А между тем в его рассеянности есть какая-то пристальность: рассеянность от прицела внимания в весьма конкретный предмет; сидит, торопится, выкладывает отцу свои домыслы, а меня заметит: ласково улыбнется; вот и марки принес, а никто ему не рассказывал, что марки есть страсть моя и что я люблю не покупные марки, а марки, вырванные из полученных писем; и мать заметит; и с нею тепло, сердечно, искренне переговорит; знал я эти «профессорские» снисходительные разговоры с дамами, не прошедшими образовательного курса; уноси ноги от такого «внимания»! А Алексей Петрович говорит с человеком, как с человеком: всегда в открытую, всериоз, со вниманием.

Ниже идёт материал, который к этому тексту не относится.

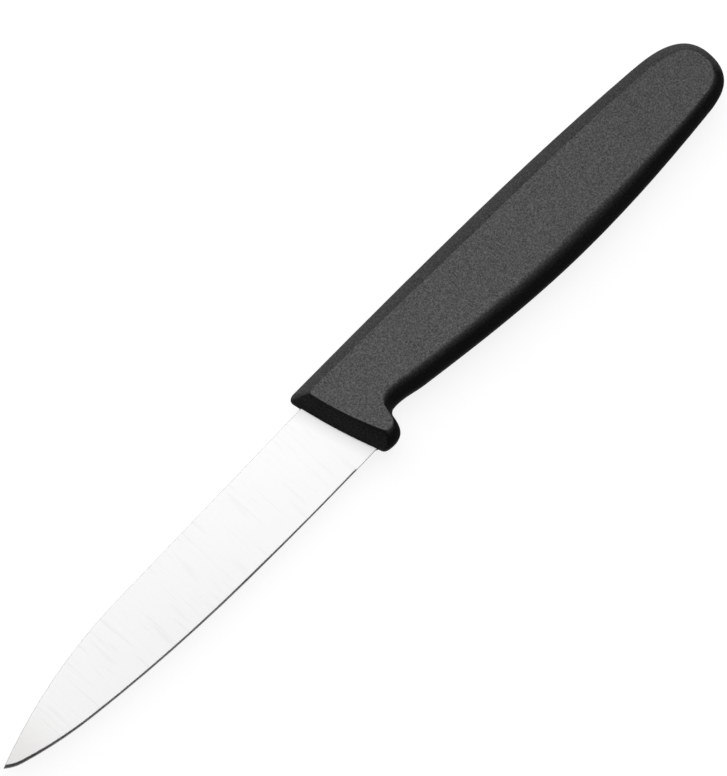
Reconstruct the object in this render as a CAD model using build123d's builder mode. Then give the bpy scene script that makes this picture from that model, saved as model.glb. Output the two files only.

С детства я полюбил бескорыстно явление у нас Алексея Петровича, гудение его баса, его торопливость; посидит немного, а впечатлений от него мне, ребенку, — ворох; не все понимаю, а к чему ни прикоснется, — преинтересно!
И отец говорит:
— Умница Алексей Петрович: прекрасный, благородный человек… Талантливый ученый!
И мать соглашается:
— Милый Алексей Петрович… Люблю Марью Васильевну…
Марья Васильевна — супруга Алексея Петровича, известный палеонтолог; у меня с детства — предубеждение против ученых женщин: а Марья Васильевна — такая живая, чуткая, интересная умница, что явление ее у нае — мне подарок.